Masalah yang ada di Papua dalam targetnya adalah ingin menginternasionalisasi masalah, misalnya ketika Anggota DPR Komisi 1 Andreas ke Belanda, masalah Papua disana dilihat sebagai persoalan rasialis dan diskriminasi, padahal sebenarnya tidak seperti itu.
Sehingga pembatasan WNA di Papua tentu bukan tanpa alasan, karena situasi dan kondisi di Papua, tentu Pemerintah memiliki peran dalam menjaga stabilitas keamanan pasca kerusuhan yang terjadi di Papua, sehingga pembatasan WNA tersebut merupakan langkah konkrit Pemerintah untuk meredam misinformasi maupun disinformasi bagi dunia internasional.
Prinsipnya Pemerintah telah berusaha menangkal hal – hal yang dikhawatirkan akan semakin memperburuk situasi yang ada di Bumi Cenderawasih.
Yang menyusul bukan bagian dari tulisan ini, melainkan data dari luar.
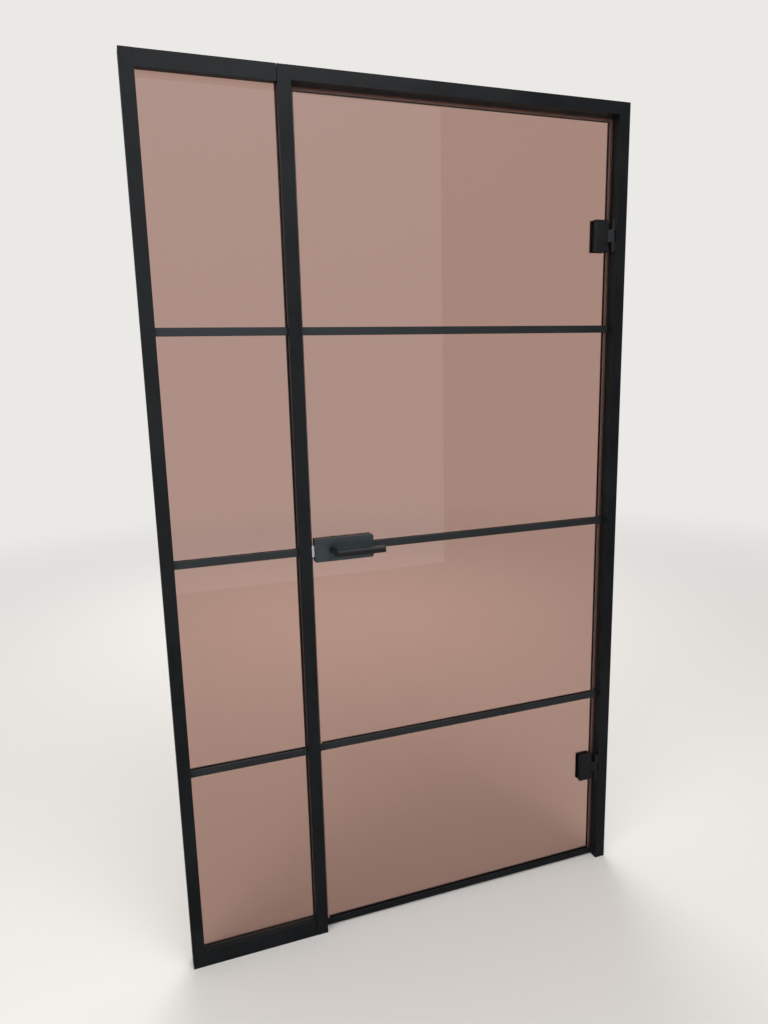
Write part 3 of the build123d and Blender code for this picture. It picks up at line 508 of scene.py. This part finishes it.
# the clamp screws go in from behind, through the glass
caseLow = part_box("lock_case")[0]
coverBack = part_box("lock_rear_cover")[1].y
lockScrewOffsets = ((0.030, -0.020), (0.138, -0.018), (0.138, 0.018))
hingeClampSpread = 0.044
lockLevel = middle("lock_case").z
clampPoints = [((caseLow.x + x, coverBack, lockLevel + z), toRear) for x, z in lockScrewOffsets]
for hinge in ("lower", "upper"):
    centre = middle(hinge + "_hinge_rear_plate")
    for side in bothSides:
        clampPoints.append(((centre.x, coverBack, centre.z + side * hingeClampSpread / 2), toRear))
makeScrews("clampScrews", screwTree, clampPoints, "leaf", "clamp_screws", screwSizes)

# the frame screws hold the strike plate and the hinge plates
frameScrewSizes = {**screwSizes, "Head Radius": 0.0043, "Length": 0.016}
strikeScrewSpread = 0.050
hingeScrewSpread = 0.056
hingePlateThickness = 0.003
hingeScrewInset = 0.0065  # from the plate's rear edge
strike = middle("strike_plate")
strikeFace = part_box("strike_plate")[1].x
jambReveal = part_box("upper_hinge_plate")[1].x
framePoints = []
for side in bothSides:
    framePoints.append(((strikeFace, strike.y, strike.z + side * strikeScrewSpread / 2), toRight))
for hinge in ("lower", "upper"):
    plateLow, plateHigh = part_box(hinge + "_hinge_plate")
    screwX = jambReveal - hingePlateThickness
    screwY = plateHigh.y - hingeScrewInset
    for side in bothSides:
        screwZ = (plateLow.z + plateHigh.z) / 2 + side * hingeScrewSpread / 2
        framePoints.append(((screwX, screwY, screwZ), toLeft))
makeScrews("frameScrews", screwTree, framePoints, "frame", "frame_screws", frameScrewSizes)
print("screws set:", len(clampPoints), "and", len(framePoints))


# Stage: a pale floor that runs into a pale backdrop. Both are darker to shiny pieces than to the
# camera, so that the glass and the black paint don't mirror a white room
backdropColour = "#ebe9e6"
mirroredStrength = 0.12
floorLook = {
    "colour": "#cac8c5",
    "roughness": 0.7,
    "fade": (1.6, 6.5),  # metres from the foot of the door, over which it runs into the backdrop
    "matting": 0.7,  # how much of the floor is left out of what shiny pieces see
    "halfWidth": 30.0,
}


def makeFloor(look):
    material, tree = newMaterial("plainFloor")
    # a ray that glass has bent counts as glossy too, and isn't a mirrored one
    path = addNode(tree, "ShaderNodeLightPath").outputs
    mirrored = combine(tree, "SUBTRACT", path["Is Glossy Ray"], path["Is Transmission Ray"], clamp=True)
    glow = addNode(tree, "ShaderNodeEmission", inputs={
        "Color": linear(backdropColour),
        "Strength": spread(tree, mirrored, wanted=(1.0, mirroredStrength))})
    coordinates = addNode(tree, "ShaderNodeTexCoord")
    distance = addNode(tree, "ShaderNodeVectorMath", {"operation": "LENGTH"}, {
        0: coordinates.outputs["Object"]})
    fade = spread(tree, distance.outputs["Value"], look["fade"], curve="SMOOTHSTEP")
    dulled = combine(tree, "MULTIPLY", mirrored, look["matting"])
    paint = principled(tree, {"Base Color": linear(look["colour"]), "Roughness": look["roughness"]})
    share = combine(tree, "MAXIMUM", fade, dulled)
    finishMaterial(tree, mixShaders(tree, share, paint, glow.outputs["Emission"]))
    half = look["halfWidth"]
    mesh = bpy.data.meshes.new("floor")
    mesh.from_pydata([(-half, -half, 0), (half, -half, 0), (half, half, 0), (-half, half, 0)],
                     [], [(0, 1, 2, 3)])
    mesh.materials.append(material)
    made = bpy.data.objects.new("floor", mesh)
    bpy.context.scene.collection.objects.link(made)
    return made


print("scene stage: floor, light and camera")
floor = makeFloor(floorLook)

# Shiny pieces see a soft light high up, which fades towards the right
worldLook = {
    "litStrength": 0.8,  # as matte surfaces see it
    "seenStrength": 1.0,  # as the camera sees it, also through the glass
    "skyColour": "#dfe7f0",
    "skyStrength": 0.6,
    "skyClimb": (0.0, 0.45),  # upward share of a direction, from where the sky begins to full
    "skyAside": (0.75, 0.1),  # rightward share of a direction, from where the sky begins to full
}


def makeWorld(look):
    world = bpy.data.worlds.new("studio")
    world.use_nodes = True
    tree = world.node_tree
    tree.nodes.clear()

    def background(colour, strength):
        return addNode(tree, "ShaderNodeBackground", inputs={
            "Color": linear(colour), "Strength": strength}).outputs["Background"]

    coordinates = addNode(tree, "ShaderNodeTexCoord")
    way = addNode(tree, "ShaderNodeSeparateXYZ", inputs={
        "Vector": coordinates.outputs["Generated"]}).outputs
    climb = spread(tree, way["Z"], look["skyClimb"], curve="SMOOTHSTEP")
    aside = spread(tree, way["X"], look["skyAside"], curve="SMOOTHSTEP")
    dull = background(backdropColour, mirroredStrength)
    sky = background(look["skyColour"], look["skyStrength"])
    mirrored = mixShaders(tree, combine(tree, "MULTIPLY", climb, aside), dull, sky)
    lit = background(backdropColour, look["litStrength"])
    seen = background(backdropColour, look["seenStrength"])
    path = addNode(tree, "ShaderNodeLightPath").outputs
    direct = combine(tree, "MAXIMUM", path["Is Camera Ray"], path["Is Transmission Ray"])
    lighting = mixShaders(tree, path["Is Glossy Ray"], lit, mirrored)
    addNode(tree, "ShaderNodeOutputWorld", inputs={"Surface": mixShaders(tree, direct, lighting, seen)})
    bpy.context.scene.world = world


makeWorld(worldLook)

# The front box is dim and large: it is there to be mirrored in the left half of the glass
middleOfDoor = (0.0, 0.0, 1.0)
plainWhite = "#ffffff"
coolWhite = "#e4ebf3"
softboxes = {
    "windowSide": {
        "place": (-3.4, -2.6, 2.4), "aim": middleOfDoor, "size": 2.6, "power": 110, "colour": plainWhite},
    "overhead": {
        "place": (0.6, -2.6, 4.6), "aim": middleOfDoor, "size": 2.4, "power": 90, "colour": plainWhite},
    "behind": {
        "place": (0.8, 3.6, 3.2), "aim": middleOfDoor, "size": 3.0, "power": 140, "colour": plainWhite},
    "front": {
        "place": (-0.04, -3.4, 1.6), "aim": (-0.04, 0.0, 1.6), "size": 3.32, "power": 30,
        "colour": coolWhite},
}
for name, box in softboxes.items():
    light = bpy.data.lights.new(name, "AREA")
    light.shape = "SQUARE"
    light.size = box["size"]
    light.energy = box["power"]
    light.color = linear(box["colour"])[:3]
    lamp = bpy.data.objects.new(name, light)
    bpy.context.scene.collection.objects.link(lamp)
    lamp.visible_camera = False
    lamp.visible_transmission = False
    aim = Vector(box["aim"]) - Vector(box["place"])
    lampTurn = aim.to_track_quat("-Z", "Y").to_matrix().to_4x4()
    lamp.matrix_world = Matrix.Translation(box["place"]) @ lampTurn

# Camera where the photograph was taken from, with the directions in which its picture runs right
# and down and in which it looks
photoCamera = {
    "place": Vector((-0.68502, -1.75762, 1.50222)),
    "right": Vector((0.941233, -0.336911, -0.023893)),
    "down": Vector((-0.08637, -0.1717, -0.981356)),
    "ahead": Vector((0.326527, 0.925749, -0.190709)),
    "lens": 26.2236,
    "sensorWidth": 36.0,
}
cameraData = bpy.data.cameras.new("photoCamera")
cameraData.lens = photoCamera["lens"]
cameraData.sensor_width = photoCamera["sensorWidth"]
camera = bpy.data.objects.new("photoCamera", cameraData)
axes = Matrix((photoCamera["right"], -photoCamera["down"], -photoCamera["ahead"])).transposed()
camera.matrix_world = Matrix.Translation(photoCamera["place"]) @ axes.to_4x4()
bpy.context.scene.collection.objects.link(camera)
bpy.context.scene.camera = camera
bpy.context.scene.view_settings.view_transform = "Standard"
Walaupun demikian, akses WNA ke Papua khususnya para turis asing tentu akan dibuka kembali jika situasi disana sudah aman dan kondusif.
Seperti pepatah klasik, mencegah lebih baik daripada mengobati, kalimat tersebut menggambarkan upaya Pemerintah terhadap pembatasan akses WNA ke Papua yang masih dalam tahap pemulihan secara sosial.